The Ark of the Covenant

Interestingly, this is one of the reasons that the Church, especially the Western Church.  Icons are artistic pictures, representations of Saints, scenes, and things of the Church’s past.  If you ever visit church’s of Orthodox belief, you will notice many of these.  They are pieces of art that can be used in worship, or in daily life to help direct our attention to God.  This is the important point of both the Ark and icons in general, they are not themselves to be worshiped, but serve to point us, our minds and hearts, to the living God.  These were removed from many churches because of the fear that the icons themselves would be worshiped, a type of “graven image” which would be in direct violation of Commandment #2.  The following is a more modern version of an Icon of Samuel from salliesART.

Samuel Icon

Finally, the most important question that we ask about these Narratives is, as always, “where is God in this narrative?”  Sometimes this is more difficult to answer than others.  However, today it is very clear to see that God is present and powerful, even when His “throne” is in the hand of the enemy.  The people of Israel associated the present of God with the Ark of the Covenant.  So, when the Ark is taken, the people are shaken to their core because they believe that somehow the Philistines have taken God away from them (which is odd being that they are worshiping idols all over the place anyway).  But God is still at work, showing Himself to be more powerful that Dagon, or any of the other Philistine gods and the people as well.  And while the Ark may indeed be the physical seat of God’s presence on earth, it is clear that He is working in Israel and in Philistia all at the same time and he makes it clear to the leaders of Israel’s enemies where He and the Ark belongs.
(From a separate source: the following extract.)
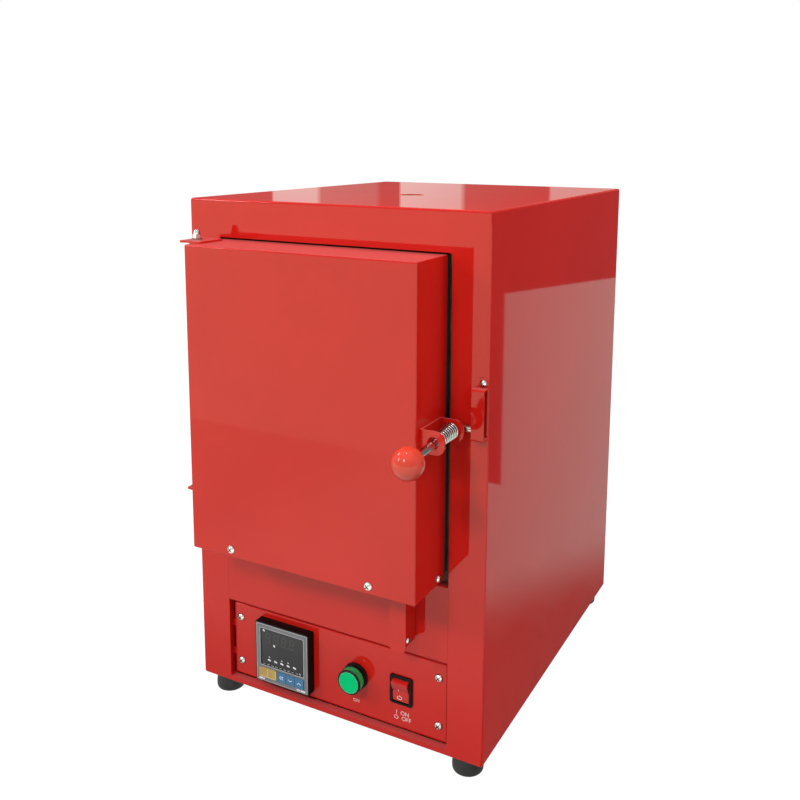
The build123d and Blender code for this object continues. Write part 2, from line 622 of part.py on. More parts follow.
def latch():
    """U bracket on the door's side, bent rod with its ball, and the keeper on the cabinet."""
    half_h = 11.25
    tip = 160.3
    rod_hole_r = 6.0
    ear = plate(DOOR_X, tip, LATCH_Z - half_h, LATCH_Z + half_h)
    ear = fillet(ear.vertices().sort_by(Axis.X)[2:], 9.0) - Pos(LATCH_X, LATCH_Z) * Circle(rod_hole_r)
    bracket = along_y(ear, EAR_FRONT_Y, EAR_FRONT_Y + EAR_T) + along_y(ear, EAR_REAR_Y - EAR_T, EAR_REAR_Y)
    web = plate(EAR_FRONT_Y, EAR_REAR_Y, LATCH_Z - half_h, LATCH_Z + half_h)
    bracket += along_x(web, DOOR_X, DOOR_X + EAR_T)
    keep("latch_bracket", bracket)

    reach = (DROOP_Y - BALL_Y) / cos(radians(DROOP))
    ball_y, bore_y = -reach, -reach + 8
    arm_y, arm_tip = ARM_Y - DROOP_Y, ARM_TIP_X - LATCH_X
    nose_h = 1.2
    path = FilletPolyline((0, bore_y, 0), (0, arm_y, 0), (arm_tip - nose_h, arm_y, 0), radius=6.5)
    rod = sweep(Plane(origin=path @ 0, z_dir=path % 0) * Circle(ROD_R), path=path)
    cone = Polyline((0, 0), (ROD_R, 0), (ROD_R - nose_h, nose_h), (0, nose_h), (0, 0))
    nose = revolve(Plane.XY * make_face(cone), Axis.Y)
    rod += Pos(arm_tip - nose_h, arm_y, 0) * Rot(0, 0, -90) * nose
    keep("latch_rod", latch_place() * rod)
    ball = Pos(0, ball_y, 0) * Sphere(BALL_R)
    ball -= round_y(0, 0, ROD_R + 0.05, bore_y - 0.1, ball_y + BALL_R + 1)
    mouth_r = 6.5
    ball -= round_y(0, 0, mouth_r, ball_y + sqrt(BALL_R ** 2 - mouth_r ** 2), ball_y + BALL_R + 1)
    keep("ball_knob", latch_place() * ball)

    outline = [(0, KEEPER_LOW), (KEEPER_FRONT, KEEPER_LOW), (KEEPER_FRONT, KEEPER_HIGH), (0, KEEPER_HIGH)]
    strap = along_x(folded(outline, KEEPER_T, 2.2, Side.RIGHT), KEEPER_LEFT, HALF_W)
    tab = plate(KEEPER_LEFT, HALF_W, KEEPER_HIGH - KEEPER_T, KEEPER_HIGH + 9.0)
    tab = fillet(tab.vertices().sort_by(Axis.Y)[2:], 4.0)
    strap += along_y(tab - Pos(KEEPER_SCREW_X, KEEPER_SCREW_Z) * Circle(1.7), -KEEPER_T, 0)
    keep("keeper", strap)


def spring_point(half_turn):
    """A point of the tapered coil and the coil's direction there, after so many half turns."""
    share = half_turn / SPRING_HALF_TURNS
    radius = SPRING_REAR_R + (SPRING_FRONT_R - SPRING_REAR_R) * share
    angle = pi * (SPRING_HALF_TURNS - half_turn)
    y = SPRING_REAR_Y + (SPRING_FRONT_Y - SPRING_REAR_Y) * share
    point = Vector(radius * cos(angle), y - DROOP_Y, radius * sin(angle))
    growth = (SPRING_FRONT_R - SPRING_REAR_R) / SPRING_HALF_TURNS / pi
    rise = (SPRING_FRONT_Y - SPRING_REAR_Y) / SPRING_HALF_TURNS / pi
    along = Vector(growth * cos(angle) + radius * sin(angle), rise, growth * sin(angle) - radius * cos(angle))
    return point, along.normalized()


def biarc(p0, t0, p1, t1):
    """Two arcs that leave p0 along t0 and reach p1 along t1."""
    across = p1 - p0
    both = t0 + t1
    a = both.dot(both) - 4
    b = across.dot(both)
    reach = (b - sqrt(b * b - a * across.dot(across))) / a
    middle = (p0 + t0 * reach + p1 - t1 * reach) * 0.5
    first = TangentArc(p0, middle, tangent=t0)
    return [first, TangentArc(middle, p1, tangent=first % 1)]


def latch_spring():
    """Wound wire spring round the rod, one unbroken tube with a free leg at each end."""
    stations = [spring_point(half) for half in range(SPRING_HALF_TURNS + 1)]
    edges = []
    for (p0, t0), (p1, t1) in zip(stations, stations[1:]):
        edges += biarc(p0, t0, p1, t1)
    first, first_way = stations[0]
    last, last_way = stations[-1]
    edges.insert(0, Line(first - first_way * SPRING_LEG, first))
    leg_end = last + last_way * SPRING_LEG
    hook_end = leg_end + (last_way + Vector(1, 0, 0)) * SPRING_HOOK_R
    edges += [Line(last, leg_end), TangentArc(leg_end, hook_end, tangent=last_way)]
    path = Wire(edges)
    spring = sweep(Plane(origin=path @ 0, z_dir=path % 0) * Circle(SPRING_WIRE_R), path=path)
    keep("latch_spring", latch_place() * spring)

    steps = 30
    sampled = [spring_point(i / steps)[0] for i in range(SPRING_HALF_TURNS * steps + 1)]
    apart = min((sampled[i] - sampled[j]).length for i in range(0, len(sampled), 4)
                for j in range(i + steps, min(i + 4 * steps, len(sampled)), 2))
    print(f"latch spring: least gap to itself {apart - 2 * SPRING_WIRE_R:.2f} mm")


def controller():
    """Temperature controller: case, face, dark window and four keys, and its rear clamp."""
    x, z, half = CONTROLLER_X, CONTROL_Z, CONTROLLER_HALF
    face_back = CONTROLLER_FRONT + 2.0
    middle = Pos(x, z)
    face_side = 2 * (half - CONTROLLER_RIM)
    window = plate(-92.0, -33.6, 38.9, 83.3, 1.5)
    key_slot = plate(KEYS[0][1] - KEY_GAP, KEYS[-1][2] + KEY_GAP, KEY_LOW - KEY_GAP, KEY_HIGH + KEY_GAP, 1.2)
    face = middle * RectangleRounded(face_side, face_side, 0.8) - window - key_slot
    face = along_y(face, CONTROLLER_FRONT, face_back)
    rim = face.faces().sort_by(Axis.Y)[0].outer_wire().edges()
    keep("controller_face", chamfer(rim, FACE_PROUD - 0.1))
    case = along_y(middle * RectangleRounded(2 * half, 2 * half, 1.2), CONTROLLER_FRONT + FACE_PROUD, PANEL_Y)
    case = chamfer(case.faces().sort_by(Axis.Y)[0].edges(), 0.3)
    face_room = middle * RectangleRounded(face_side + 0.1, face_side + 0.1, 0.85)
    case -= along_y(face_room, CONTROLLER_FRONT, face_back)
    rear = PANEL_Y + 76
    case += along_y(middle * RectangleRounded(2 * CASE_HALF, 2 * CASE_HALF, 2.0), PANEL_Y, rear)
    case += Pos(x, rear + 2, z) * Rot(90, 0, 0) * GridLocations(0, 22, 1, 2) * Box(56, 12, 4)
    case -= along_y(key_slot, face_back - 0.1, face_back + KEY_TRAVEL + 0.4)
    keep("controller_case", case)
    keep("controller_window", along_y(plate(-91.9, -33.7, 39.0, 83.2, 1.4), face_back - 1.4, face_back))
    for name, x0, x1 in KEYS:
        cap = along_y(plate(x0, x1, KEY_LOW, KEY_HIGH, 0.8), CONTROLLER_FRONT - KEY_TRAVEL - 0.1, face_back)
        keep(name, fillet(cap.faces().sort_by(Axis.Y)[0].edges(), 0.5))
    clamp_side, bore_side = 2 * half + 4, 2 * CASE_HALF + 0.4
    clamp = middle * (RectangleRounded(clamp_side, clamp_side, 3.0) - Rectangle(bore_side, bore_side))
    keep("controller_clamp", along_y(clamp, LIP_DEPTH + 0.2, LIP_DEPTH + 14))


def pilot_lamp():
    """Round indicator: black flange and threaded body, green lens, and its nut."""
    flange = [(0, -2.8), (14.0, -2.8), (14.75, -2.0), (14.75, 0), (10.9, 0), (10.9, 36), (0, 36), (0, -2.8)]
    body = revolve(Plane.XZ * make_face(Polyline(*flange)), Axis.Z)
    lens = [(0, -16.0), (11.6, -16.0), (12.3, -15.2), (12.5, -9.0), (12.9, -2.8), (0, -2.8), (0, -16.0)]
    cap = revolve(Plane.XZ * make_face(Polyline(*lens)), Axis.Z)
    seat = Pos(LAMP_X, PANEL_Y, CONTROL_Z) * Rot(-90, 0, 0)
    keep("lamp_body", seat * body)
    keep("lamp_lens", seat * cap)
    keep("lamp_nut", seat * along_z(hexagon(27.0) - Circle(11.0), PANEL_T, PANEL_T + 5))


def rocker_switch():
    """Snap-in switch: bezel with a boxed body, and a paddle on a cross pin."""
    x, z = ROCKER_X, CONTROL_Z
    front = PANEL_Y - 2.6
    frame = along_y(plate(x - 13.4, x + 13.4, z - 16.2, z + 16.2, 2.4), front, PANEL_Y)
    frame = chamfer(frame.faces().sort_by(Axis.Y)[0].edges(), 0.8)
    frame += along_y(Pos(x, z) * Rectangle(22, 29), PANEL_Y, PANEL_Y + 24)
    frame -= along_y(Pos(x, z) * Rectangle(19.8, 27.0), front - 1, PANEL_Y + 18)
    keep("rocker_bezel", frame)
    swing_r = 13.2
    tilt = radians(ROCKER_TILT)
    half = 15.0
    valley = PANEL_Y - 2.0
    peak, back = valley - half * tan(tilt), ROCKER_PIVOT_Y + 6
    top, low = z + half, z - half
    wedge = Polyline((valley, z), (peak, top), (back, top), (back, low), (peak, low), (valley, z))
    profile = make_face(wedge) & (Pos(ROCKER_PIVOT_Y, z) * Circle(swing_r))
    paddle = along_x(profile, x - 9.5, x + 9.5)
    pivot = Axis((x, ROCKER_PIVOT_Y, z), (1, 0, 0))
    keep("rocker_paddle", paddle.rotate(pivot, ROCKER_TILT))


def wiring_space():
    """What sits behind the panel: relay on its heat sink, terminal block and cable gland."""
    floor = 2 * SHEET
    fins = plate(-40, 40, floor, floor + 6)
    for n in range(9):
        x = -38.4 + n * 9.6
        fins += plate(x - 1.1, x + 1.1, floor + 6, floor + 30)
    fins += plate(-40, 40, floor + 28, floor + 33)
    keep("heat_sink", along_y(fins, 200, 290))
    top = floor + 33
    relay = board(-22.5, 22.5, 216, 274, top, top + 22)
    relay = fillet(relay.edges().filter_by(Axis.Z), 3.0)
    relay -= Pos(0, 245, top + 22) * GridLocations(28, 46, 2, 2) * Box(11, 9, 10)
    keep("solid_state_relay", relay)
    profile = Polyline((330, floor), (352, floor), (352, floor + 9), (346, floor + 16), (336, floor + 16),
                       (330, floor + 9), (330, floor))
    block = along_x(make_face(profile), 60, 108)
    for n in range(4):
        block -= round_z(66 + 12 * n, 341, 3.2, floor + 10, floor + 17)
    keep("terminal_block", block)
    bore_r = 4.0
    threaded = [(bore_r, -16), (7.9, -16), (7.9, 0)]
    shoulder = [(11.0, 0), (11.0, 5.5), (9.6, 6.0), (9.6, 10.5)]
    shell = threaded + shoulder + [(7.2, GLAND_OUT), (bore_r, GLAND_OUT), (bore_r, -16)]
    gland = revolve(Plane.XZ * make_face(Polyline(*shell)), Axis.Z)
    inner_nut = along_z(hexagon(21.0) - Circle(8.0), -SHEET - 5.5, -SHEET)
    seat = Pos(GLAND_X, BODY_D, GLAND_Z) * Rot(-90, 0, 0)
    keep("cable_gland", seat * gland, seat * inner_nut)


def main():
    outer_wrap()
    front_frame()
    middle_strip()
    control_panel()
    front_screws()
    rear_panel()
    base_tray()
    feet()
    shelf()
    lining()
    heating()
    hinges()
    door()
    striker()
    door_switch()
    latch()
    latch_spring()
    controller()
    pilot_lamp()
    rocker_switch()
    wiring_space()
    os.makedirs("parts", exist_ok=True)
    for name, shape in pieces.items():
        export_step(shape, f"parts/{name}.step")
    print(f"{len(pieces)} pieces, row shift in y {SHIFT_Y:.2f} mm")


main()
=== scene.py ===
"""The looks of a bench burnout furnace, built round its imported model.

Sizes are in millimetres, measured from the middle of the cabinet's front bottom edge:
x to the right, y into the furnace and z up, as in the source of the solids.
"""
from math import cos, pi, radians, sin

import bpy
from mathutils import Matrix, Vector


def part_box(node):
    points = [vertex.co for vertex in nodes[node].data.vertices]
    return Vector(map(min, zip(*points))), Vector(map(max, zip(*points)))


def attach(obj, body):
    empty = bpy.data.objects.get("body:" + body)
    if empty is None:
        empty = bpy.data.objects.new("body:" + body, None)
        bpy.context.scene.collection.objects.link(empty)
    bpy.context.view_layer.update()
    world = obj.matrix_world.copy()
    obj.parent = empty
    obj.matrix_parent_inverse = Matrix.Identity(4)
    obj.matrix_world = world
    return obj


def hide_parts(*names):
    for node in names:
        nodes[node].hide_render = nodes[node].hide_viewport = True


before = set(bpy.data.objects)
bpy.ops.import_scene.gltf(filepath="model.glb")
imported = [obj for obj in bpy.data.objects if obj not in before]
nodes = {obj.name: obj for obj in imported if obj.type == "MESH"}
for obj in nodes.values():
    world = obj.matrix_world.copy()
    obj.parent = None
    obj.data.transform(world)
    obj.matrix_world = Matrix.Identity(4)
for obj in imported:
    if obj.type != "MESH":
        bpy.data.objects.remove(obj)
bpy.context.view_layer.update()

# Painted sheet steel: the folded cabinet wrap, its front sheet, strip, panel and back, the door
# tray and the small brackets. Mild steel sheet, cut, folded and sprayed in one glossy red enamel,
# baked hard, with a faint orange-peel ripple. Ledges below the top that face up get a pale painted
# sheen, standing in for the reflection they catch.


def shade(red, green, blue):
    """A colour picked on a screen, as the shader wants it."""
    parts = [channel / 255 for channel in (red, green, blue)]
    return tuple(c / 12.92 if c <= 0.04045 else ((c + 0.055) / 1.055) ** 2.4 for c in parts) + (1.0,)


def effect_group(name, inputs, outputs):
    """An empty shader group with named inputs and outputs."""
    group = bpy.data.node_groups.new(name, "ShaderNodeTree")
    for label, kind, start in inputs:
        socket = group.interface.new_socket(label, in_out="INPUT", socket_type="NodeSocket" + kind)
        socket.default_value = start
    for label, kind in outputs:
        group.interface.new_socket(label, in_out="OUTPUT", socket_type="NodeSocket" + kind)
    return group, group.nodes.new("NodeGroupInput"), group.nodes.new("NodeGroupOutput")


def add_node(tree, kind, settings=None, **values):
    """One shader node, with its settings and the fixed values of its inputs."""
    node = tree.nodes.new(kind)
    for key, value in (settings or {}).items():
        setattr(node, key, value)
    for key, value in values.items():
        node.inputs[key.replace("_", " ")].default_value = value
    return node


def noise_by_size(tree, size_socket, detail, roughness=0.5):
    """Noise on object coordinates whose lumps are as big as a size in metres says."""
    place = tree.nodes.new("ShaderNodeTexCoord")
    per_metre = add_node(tree, "ShaderNodeMath", {"operation": "DIVIDE"})
    per_metre.inputs[0].default_value = 1.0
    noise = add_node(tree, "ShaderNodeTexNoise", Detail=detail, Roughness=roughness)
    tree.links.new(size_socket, per_metre.inputs[1])
    tree.links.new(place.outputs["Object"], noise.inputs["Vector"])
    tree.links.new(per_metre.outputs[0], noise.inputs["Scale"])
    return noise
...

What do we learn from this?  Well… don’t ever take the Ark of the Covenant into battle with you.  Or perhaps the presence of a Bible at official and unofficial functions doesn’t not guarantee the presence of God at that place?  Maybe we are being shown that it isn’t about having the right religious trinkets, shirts, books, etc. that connect us to God, but rather we need to be steeped in His Word, keeping it on our hearts every day to truly hear Him and be connected to Him?  I think that one thing that God is showing Israel here is that He is neither limited by our bad actions or disobedience, nor is He limited by any distance, space, or other god that might be present.  He again shows that He is more powerful than any other god, and even has control of “untamed” animals that bring the Ark home.  God is all powerful, all knowing, and always working His will in all situations, no matter how grave they might seem.



Day 77: 1 Samuel 1-3; The Call of Samuel

As we begin our transition from the time of the Judges to the time of the kings, we walk through the books of first and second Samuel, the narratives of God’s working through the man Samuel to bring about His purposes and will, ultimately establishing the royal house of King David from which the Messiah, Jesus Christ would be born.  This is marked largely by God’s declaration to Samuel in Chapter 3:

“Behold, I am about to do a thing in Israel at which the two ears of everyone who hears it will tingle.”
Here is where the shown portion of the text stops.